Ok. This may seem like a related question, but I do think the demands are slightly different and that is what advice do you give to youth leaders and to pastors as they are preparing kids who are going through their church programs for university?
And here, I sorta have in mind what kinds of things would you hope a youth leader who’s dealing with high school students, what kinds of issues do you hope that they’re dealing with and treating so that the student is prepared for the campus experience?

That’s why I focus so much on same-sex marriage and politics on this blog. We really have to explain to young people why natural marriage is best, and why the free enterprise system is best. We are seeing now the challenge that the combination of same-sex marriage and big secular government (socialism) poses for religious liberty.

How schools of social work stifle conservative views in the name of diversity

Here’s a great story from The Weekly Standard. It’s hard for me to slice it up so I can make the point of the article, but I’ll try, and if you like it, you go read the whole thing.

The author Devorah Goldman says this:

“I can’t have you participate in class anymore.”

I was on my way out of class when my social welfare and policy professor casually called me over to tell me this. The friendliness of her tone did not match her words, and I attempted a shocked, confused apology. It was my first semester at the Hunter College School of Social Work, and I was as yet unfamiliar with the consistent, underlying threat that characterized much of the school’s policy and atmosphere. This professor was simply more open and direct than most.

I asked if I had said or done anything inappropriate or disrespectful, and she was quick to assure me that it was not my behavior that was the problem. No: It was my opinions. Or, as she put it, “I have to give over this information as is.”

I spent the rest of that semester mostly quiet, frustrated, and missing my undergraduate days, when my professors encouraged intellectual diversity and give-and-take. I attempted to take my case to a higher-up at school, an extremely nice, fair professor who insisted that it was in my own best interest not to rock the boat. I was doing well in his class, and I believed him when he told me he wanted me to continue doing well. He explained to me that people who were viewed as too conservative had had problems graduating in the past, and he didn’t want that to happen to me. I thought he was joking .  .  . until I realized he wasn’t.

[…]Two hundred thirty-five master’s programs in the United States are accredited by the Council on Social Work Education (CSWE), which requires schools to “advocate for human rights and social and economic justice” and to “engage in practices that advance social and economic justice” as part of their curricula. As Greg Lukianoff, president of the Foundation for Individual Rights in Education (FIRE), points out, the CSWE standards act as “an invitation for schools to discriminate against students with dissenting views.”
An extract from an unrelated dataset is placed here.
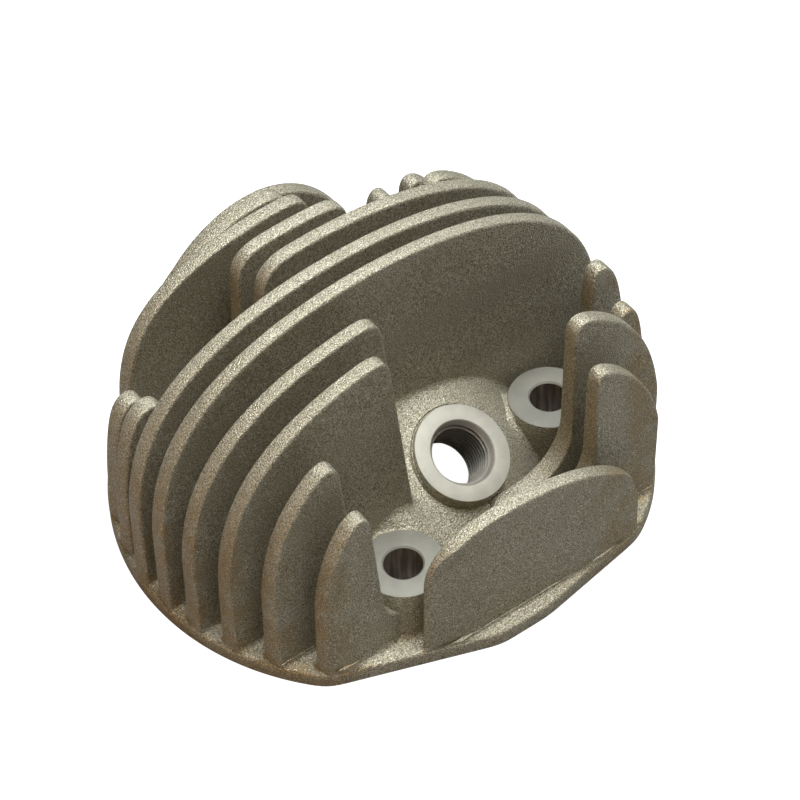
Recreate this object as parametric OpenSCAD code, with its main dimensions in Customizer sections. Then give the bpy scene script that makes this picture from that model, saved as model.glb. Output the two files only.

Lukianoff discovered the abusive culture fostered by CSWE after several students complained about their treatment in social work programs. Emily Brooker, a Christian student at Missouri State University’s School of Social Work in 2006, was asked by her professor to sign a letter to the Missouri legislature in favor of homosexual adoption. When she explained that doing so would violate her religious beliefs and requested a different assignment, she was subjected to a two-and-a-half-hour interrogation by an ethics committee and charged with a “Level Three Grievance” (the most severe kind). Brooker was not permitted to have an advocate or a tape recorder with her at the ethics meeting, during which she was told to sign a contract promising that she would “close the gap” between her religious beliefs and the values of the social work profession. At the risk of having her degree withheld, Brooker acquiesced.

Bill Felkner, a student at Rhode Island College’s School of Social Work, was instructed to lobby the Rhode Island legislature for several policies he did not support. In addition, RIC’s policy internship requirements for graduate students included forcing students to advance policies that would further “progressive social change.” When Felkner accepted an internship in the policy department of Republican Rhode Island governor Don Carcieri’s office, he received a letter from Lenore Olsen, chair of the Social Work Department, informing him that he had violated their requirements and could no longer pursue a master’s degree in social work policy.

[…]And so I sat, zombie-like, through the strange and sad reality that is groupthink for two long years. In a publicly funded school in America’s greatest city, I was censored, threatened, and despised by my teachers. I left school after graduation feeling that something had been stolen from me. I wanted to go back and argue with my teachers some more, ask them, for example, whether a description of Reagan’s economic policies as “nightmarish” in a textbook could be considered unbiased in any context. I wished I had stood up more often for my white male friends in class, asked people if they really believed that Band-Aids that were not exactly fair and not exactly dark in color were racist. Realizing that I had been awarded a diploma in part because I kept my opinions to myself was deeply unsatisfying.

Conservative students need to be aware that they are likely to face discrimination in social work programs on campus, and probably in many other programs as well. They will either have to silence themselves or change their views to be in compliance with secular leftist ideology. What’s even scarier, though, is when students who are raised in traditional evangelical homes go off to college and swallow secular leftist values uncritically. It always shocks me a little when I meet students who were raised in a married home with two evangelical parents and they tell me that they vote for Democrats. I just had a conversation this week with a young woman who claimed to be pro-life and pro-marriage who voted for Obama in 2008 and 2012. She is studying journalism, and I would bet that there are no conservative professors in her program. She told me that she voted for Obama because of environmentalism and Obamacare. She also expressed preference for big government over small government.

It’s definitely something to be aware of – the lack of critical thinking and respectful dialog in some of these programs. I’m going to be giving her a list of conservative news sites to read, like The Stream, The Weekly Standard, The Daily Signal, and so on. I wonder if she has ever read a conservative economist or journalist before… I’ll find out.

If you insist on going to programs that are more ideology than marketable skills, then expect to have to keep your mouth shut all the way through in order to graduate. And then after you graduate, whenever you get the chance, vote for smaller government, lower taxes, and more academic freedom laws that protect a diversity of views in the classroom. I also recommend donating to legal groups who defend basic liberties, such as Alliance Defending Freedom.